== Information provided

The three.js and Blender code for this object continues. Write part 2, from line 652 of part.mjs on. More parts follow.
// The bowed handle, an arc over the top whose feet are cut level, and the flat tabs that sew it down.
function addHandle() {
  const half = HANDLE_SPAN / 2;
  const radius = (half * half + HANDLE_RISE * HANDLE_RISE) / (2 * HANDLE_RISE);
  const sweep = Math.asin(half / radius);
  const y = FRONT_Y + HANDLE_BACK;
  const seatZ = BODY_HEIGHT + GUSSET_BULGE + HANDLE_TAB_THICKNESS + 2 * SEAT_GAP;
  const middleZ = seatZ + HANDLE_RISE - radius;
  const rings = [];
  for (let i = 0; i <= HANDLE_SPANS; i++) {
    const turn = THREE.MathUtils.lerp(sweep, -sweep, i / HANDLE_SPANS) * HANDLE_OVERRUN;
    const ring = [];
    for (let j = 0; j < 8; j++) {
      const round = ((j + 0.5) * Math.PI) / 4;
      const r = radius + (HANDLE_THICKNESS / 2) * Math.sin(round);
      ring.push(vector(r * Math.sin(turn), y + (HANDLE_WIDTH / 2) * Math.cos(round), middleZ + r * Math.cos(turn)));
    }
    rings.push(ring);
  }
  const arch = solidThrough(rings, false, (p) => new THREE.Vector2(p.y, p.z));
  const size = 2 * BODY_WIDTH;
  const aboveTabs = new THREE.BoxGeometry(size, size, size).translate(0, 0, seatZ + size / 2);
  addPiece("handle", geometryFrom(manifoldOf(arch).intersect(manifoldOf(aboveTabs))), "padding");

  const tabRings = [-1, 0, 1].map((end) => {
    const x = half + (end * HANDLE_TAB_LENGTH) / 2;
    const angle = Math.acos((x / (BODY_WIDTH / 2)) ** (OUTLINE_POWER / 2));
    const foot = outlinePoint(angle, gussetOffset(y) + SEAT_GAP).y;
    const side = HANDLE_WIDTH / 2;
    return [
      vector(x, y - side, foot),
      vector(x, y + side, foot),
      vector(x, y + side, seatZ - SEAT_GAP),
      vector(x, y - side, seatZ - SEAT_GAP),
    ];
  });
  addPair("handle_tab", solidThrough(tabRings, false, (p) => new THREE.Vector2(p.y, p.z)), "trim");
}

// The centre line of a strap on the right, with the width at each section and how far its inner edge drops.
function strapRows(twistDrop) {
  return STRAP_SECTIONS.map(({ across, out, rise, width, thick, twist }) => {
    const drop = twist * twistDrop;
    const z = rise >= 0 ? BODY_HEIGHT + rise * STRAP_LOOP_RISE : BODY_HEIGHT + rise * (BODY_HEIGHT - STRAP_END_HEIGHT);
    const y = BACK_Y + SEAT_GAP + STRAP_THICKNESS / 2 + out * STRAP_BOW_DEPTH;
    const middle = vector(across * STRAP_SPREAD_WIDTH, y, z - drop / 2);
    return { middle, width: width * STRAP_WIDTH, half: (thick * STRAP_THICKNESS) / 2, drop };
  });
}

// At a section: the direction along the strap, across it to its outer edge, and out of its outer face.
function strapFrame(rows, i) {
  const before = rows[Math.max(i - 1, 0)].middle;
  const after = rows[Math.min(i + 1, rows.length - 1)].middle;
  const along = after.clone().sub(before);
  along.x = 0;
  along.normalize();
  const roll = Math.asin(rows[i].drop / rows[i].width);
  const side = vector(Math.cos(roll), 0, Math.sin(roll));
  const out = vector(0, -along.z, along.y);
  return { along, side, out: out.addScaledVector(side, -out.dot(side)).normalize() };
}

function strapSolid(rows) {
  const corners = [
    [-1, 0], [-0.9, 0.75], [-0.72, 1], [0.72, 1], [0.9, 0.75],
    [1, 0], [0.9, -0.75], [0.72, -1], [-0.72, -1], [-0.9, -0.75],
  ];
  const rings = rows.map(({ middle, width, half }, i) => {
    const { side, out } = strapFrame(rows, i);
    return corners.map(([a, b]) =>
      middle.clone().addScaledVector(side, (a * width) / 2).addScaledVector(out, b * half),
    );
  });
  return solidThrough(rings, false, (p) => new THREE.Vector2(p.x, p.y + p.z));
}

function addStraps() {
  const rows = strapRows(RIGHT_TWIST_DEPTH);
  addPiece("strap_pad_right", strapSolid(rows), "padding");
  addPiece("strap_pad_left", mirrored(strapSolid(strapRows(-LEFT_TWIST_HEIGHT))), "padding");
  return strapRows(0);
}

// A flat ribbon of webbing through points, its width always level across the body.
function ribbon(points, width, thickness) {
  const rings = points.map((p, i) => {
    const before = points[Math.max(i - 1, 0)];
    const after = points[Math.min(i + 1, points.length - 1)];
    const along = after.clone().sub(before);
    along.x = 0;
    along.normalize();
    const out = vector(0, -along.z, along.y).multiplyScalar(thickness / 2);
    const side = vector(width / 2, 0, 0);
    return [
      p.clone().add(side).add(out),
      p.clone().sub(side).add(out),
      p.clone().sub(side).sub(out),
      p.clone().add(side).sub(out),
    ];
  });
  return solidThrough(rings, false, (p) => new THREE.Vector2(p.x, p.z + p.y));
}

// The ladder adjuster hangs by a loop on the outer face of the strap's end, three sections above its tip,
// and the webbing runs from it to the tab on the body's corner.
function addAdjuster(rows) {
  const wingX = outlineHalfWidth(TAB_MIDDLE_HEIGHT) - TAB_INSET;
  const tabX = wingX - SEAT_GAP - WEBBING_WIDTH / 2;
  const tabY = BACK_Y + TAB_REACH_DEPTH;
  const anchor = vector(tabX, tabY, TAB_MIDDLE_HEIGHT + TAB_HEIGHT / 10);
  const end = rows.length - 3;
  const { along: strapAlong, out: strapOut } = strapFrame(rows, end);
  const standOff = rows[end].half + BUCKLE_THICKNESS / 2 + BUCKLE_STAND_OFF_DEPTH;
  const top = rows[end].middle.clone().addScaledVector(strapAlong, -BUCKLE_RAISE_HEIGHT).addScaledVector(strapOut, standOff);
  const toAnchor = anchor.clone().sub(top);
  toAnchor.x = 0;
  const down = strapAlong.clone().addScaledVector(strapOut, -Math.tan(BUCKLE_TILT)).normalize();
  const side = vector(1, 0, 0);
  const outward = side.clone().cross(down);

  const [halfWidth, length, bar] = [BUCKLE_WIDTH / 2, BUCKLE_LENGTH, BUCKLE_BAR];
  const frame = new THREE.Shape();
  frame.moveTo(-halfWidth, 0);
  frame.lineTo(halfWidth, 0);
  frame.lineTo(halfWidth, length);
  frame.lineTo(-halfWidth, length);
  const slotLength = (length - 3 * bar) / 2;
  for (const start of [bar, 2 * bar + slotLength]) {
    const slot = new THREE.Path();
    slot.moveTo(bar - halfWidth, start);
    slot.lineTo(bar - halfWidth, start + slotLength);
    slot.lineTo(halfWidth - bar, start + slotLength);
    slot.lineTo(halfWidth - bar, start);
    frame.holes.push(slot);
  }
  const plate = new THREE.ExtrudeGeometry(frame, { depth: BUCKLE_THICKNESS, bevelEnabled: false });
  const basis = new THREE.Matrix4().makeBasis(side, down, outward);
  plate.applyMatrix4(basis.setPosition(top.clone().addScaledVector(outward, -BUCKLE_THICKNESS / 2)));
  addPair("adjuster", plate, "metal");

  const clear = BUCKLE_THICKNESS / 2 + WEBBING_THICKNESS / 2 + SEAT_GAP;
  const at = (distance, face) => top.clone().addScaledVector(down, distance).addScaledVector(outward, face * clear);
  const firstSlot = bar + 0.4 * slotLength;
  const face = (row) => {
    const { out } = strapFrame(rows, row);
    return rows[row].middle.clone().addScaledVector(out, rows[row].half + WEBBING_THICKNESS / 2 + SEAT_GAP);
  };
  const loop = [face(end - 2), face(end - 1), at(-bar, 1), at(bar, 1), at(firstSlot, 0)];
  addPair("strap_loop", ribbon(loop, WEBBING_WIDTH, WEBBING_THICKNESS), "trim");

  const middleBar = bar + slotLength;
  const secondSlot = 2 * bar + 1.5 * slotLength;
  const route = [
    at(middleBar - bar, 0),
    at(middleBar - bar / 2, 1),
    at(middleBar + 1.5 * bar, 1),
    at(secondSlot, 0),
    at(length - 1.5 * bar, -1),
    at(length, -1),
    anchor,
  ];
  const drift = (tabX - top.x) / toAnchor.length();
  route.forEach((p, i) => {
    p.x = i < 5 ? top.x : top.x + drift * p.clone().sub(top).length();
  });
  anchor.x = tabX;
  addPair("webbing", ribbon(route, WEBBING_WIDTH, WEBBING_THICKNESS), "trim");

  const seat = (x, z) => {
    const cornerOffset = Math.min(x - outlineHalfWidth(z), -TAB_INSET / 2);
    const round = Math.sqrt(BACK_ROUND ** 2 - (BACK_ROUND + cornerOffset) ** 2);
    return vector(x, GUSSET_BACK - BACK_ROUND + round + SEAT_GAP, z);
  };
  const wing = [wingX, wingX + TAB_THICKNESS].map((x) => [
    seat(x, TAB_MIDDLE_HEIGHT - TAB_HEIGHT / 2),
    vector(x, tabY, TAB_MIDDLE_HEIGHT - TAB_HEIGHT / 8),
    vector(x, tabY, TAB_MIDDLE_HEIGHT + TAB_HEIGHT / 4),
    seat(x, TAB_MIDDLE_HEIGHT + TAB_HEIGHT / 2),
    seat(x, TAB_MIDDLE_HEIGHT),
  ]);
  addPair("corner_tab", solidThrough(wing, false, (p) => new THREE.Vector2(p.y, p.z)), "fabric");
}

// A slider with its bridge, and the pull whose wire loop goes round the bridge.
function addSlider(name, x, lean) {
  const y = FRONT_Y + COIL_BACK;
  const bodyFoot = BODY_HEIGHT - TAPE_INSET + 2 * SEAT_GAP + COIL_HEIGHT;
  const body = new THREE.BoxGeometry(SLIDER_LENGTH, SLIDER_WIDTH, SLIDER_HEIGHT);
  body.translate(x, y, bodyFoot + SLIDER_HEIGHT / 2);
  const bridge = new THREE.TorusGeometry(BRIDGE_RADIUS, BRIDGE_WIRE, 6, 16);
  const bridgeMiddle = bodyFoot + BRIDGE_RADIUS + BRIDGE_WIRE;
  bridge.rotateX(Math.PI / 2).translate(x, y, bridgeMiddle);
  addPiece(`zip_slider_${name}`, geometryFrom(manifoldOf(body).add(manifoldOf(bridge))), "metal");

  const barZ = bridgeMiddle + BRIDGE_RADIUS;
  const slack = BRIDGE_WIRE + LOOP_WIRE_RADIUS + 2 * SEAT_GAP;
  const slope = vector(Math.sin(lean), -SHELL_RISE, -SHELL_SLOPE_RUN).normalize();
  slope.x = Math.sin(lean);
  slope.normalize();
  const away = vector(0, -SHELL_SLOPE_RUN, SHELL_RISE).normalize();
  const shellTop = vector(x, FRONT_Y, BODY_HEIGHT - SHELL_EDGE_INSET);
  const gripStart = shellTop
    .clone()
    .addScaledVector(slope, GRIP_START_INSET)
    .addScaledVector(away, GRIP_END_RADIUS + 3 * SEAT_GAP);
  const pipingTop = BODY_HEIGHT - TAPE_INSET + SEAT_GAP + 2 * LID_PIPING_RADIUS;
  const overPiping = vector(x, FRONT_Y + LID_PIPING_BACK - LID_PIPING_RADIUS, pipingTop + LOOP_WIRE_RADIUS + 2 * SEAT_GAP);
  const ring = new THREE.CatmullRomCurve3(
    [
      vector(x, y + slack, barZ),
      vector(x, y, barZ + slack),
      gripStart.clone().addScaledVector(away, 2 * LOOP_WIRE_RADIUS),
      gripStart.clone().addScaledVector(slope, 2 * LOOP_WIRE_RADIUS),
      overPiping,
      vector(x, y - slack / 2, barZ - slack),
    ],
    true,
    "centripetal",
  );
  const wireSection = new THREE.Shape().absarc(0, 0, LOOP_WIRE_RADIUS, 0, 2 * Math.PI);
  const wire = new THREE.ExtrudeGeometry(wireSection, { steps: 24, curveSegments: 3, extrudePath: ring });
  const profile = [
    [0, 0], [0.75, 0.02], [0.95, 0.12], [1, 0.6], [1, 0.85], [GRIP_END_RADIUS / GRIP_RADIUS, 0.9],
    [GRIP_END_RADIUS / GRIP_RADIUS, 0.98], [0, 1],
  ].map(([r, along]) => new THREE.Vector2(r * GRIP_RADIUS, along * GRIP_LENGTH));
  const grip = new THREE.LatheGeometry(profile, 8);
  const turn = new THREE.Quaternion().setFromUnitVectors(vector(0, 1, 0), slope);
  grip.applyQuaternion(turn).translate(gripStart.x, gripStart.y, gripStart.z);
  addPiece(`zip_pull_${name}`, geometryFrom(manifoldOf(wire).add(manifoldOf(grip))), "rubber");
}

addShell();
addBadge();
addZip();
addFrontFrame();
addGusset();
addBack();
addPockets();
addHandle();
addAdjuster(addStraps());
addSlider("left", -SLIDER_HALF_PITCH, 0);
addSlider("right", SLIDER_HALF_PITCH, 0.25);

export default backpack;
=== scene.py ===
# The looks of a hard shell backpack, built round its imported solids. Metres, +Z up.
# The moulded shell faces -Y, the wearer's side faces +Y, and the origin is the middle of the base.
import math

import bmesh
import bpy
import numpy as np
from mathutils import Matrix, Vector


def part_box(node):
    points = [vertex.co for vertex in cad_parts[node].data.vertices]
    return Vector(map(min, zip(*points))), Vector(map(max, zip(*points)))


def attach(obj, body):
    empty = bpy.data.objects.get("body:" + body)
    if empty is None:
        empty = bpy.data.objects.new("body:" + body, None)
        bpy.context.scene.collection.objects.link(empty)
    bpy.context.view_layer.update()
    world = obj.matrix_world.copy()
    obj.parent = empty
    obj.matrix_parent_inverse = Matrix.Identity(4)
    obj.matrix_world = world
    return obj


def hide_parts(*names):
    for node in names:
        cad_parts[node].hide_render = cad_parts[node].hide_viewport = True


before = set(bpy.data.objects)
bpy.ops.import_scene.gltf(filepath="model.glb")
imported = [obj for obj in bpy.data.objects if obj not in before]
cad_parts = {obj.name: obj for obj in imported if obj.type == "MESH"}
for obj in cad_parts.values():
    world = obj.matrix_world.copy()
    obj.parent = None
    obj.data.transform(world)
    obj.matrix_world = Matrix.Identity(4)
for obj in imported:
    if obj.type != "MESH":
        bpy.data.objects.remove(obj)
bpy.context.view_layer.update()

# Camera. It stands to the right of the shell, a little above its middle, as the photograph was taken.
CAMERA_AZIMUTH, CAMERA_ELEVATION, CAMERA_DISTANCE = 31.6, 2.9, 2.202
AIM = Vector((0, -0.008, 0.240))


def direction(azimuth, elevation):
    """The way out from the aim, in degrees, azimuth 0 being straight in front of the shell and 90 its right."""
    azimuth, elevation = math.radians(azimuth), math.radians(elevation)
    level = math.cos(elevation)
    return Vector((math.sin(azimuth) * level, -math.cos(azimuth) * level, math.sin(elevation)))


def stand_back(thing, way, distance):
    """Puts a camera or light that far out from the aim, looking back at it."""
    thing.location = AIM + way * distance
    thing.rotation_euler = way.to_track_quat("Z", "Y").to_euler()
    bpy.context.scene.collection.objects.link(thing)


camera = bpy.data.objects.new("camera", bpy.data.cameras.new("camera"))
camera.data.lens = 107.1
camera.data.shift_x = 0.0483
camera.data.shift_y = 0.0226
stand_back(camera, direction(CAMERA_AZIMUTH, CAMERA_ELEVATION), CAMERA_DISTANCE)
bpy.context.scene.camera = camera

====

*Request*
The lines from the one containing "in imported if" to the one containing "return Vector((math.sin(azimuth) *", both included, are to be extracted exactly; give no other line.

*Final answer*
cad_parts = {obj.name: obj for obj in imported if obj.type == "MESH"}
for obj in cad_parts.values():
    world = obj.matrix_world.copy()
    obj.parent = None
    obj.data.transform(world)
    obj.matrix_world = Matrix.Identity(4)
for obj in imported:
    if obj.type != "MESH":
        bpy.data.objects.remove(obj)
bpy.context.view_layer.update()

# Camera. It stands to the right of the shell, a little above its middle, as the photograph was taken.
CAMERA_AZIMUTH, CAMERA_ELEVATION, CAMERA_DISTANCE = 31.6, 2.9, 2.202
AIM = Vector((0, -0.008, 0.240))


def direction(azimuth, elevation):
    """The way out from the aim, in degrees, azimuth 0 being straight in front of the shell and 90 its right."""
    azimuth, elevation = math.radians(azimuth), math.radians(elevation)
    level = math.cos(elevation)
    return Vector((math.sin(azimuth) * level, -math.cos(azimuth) * level, math.sin(elevation)))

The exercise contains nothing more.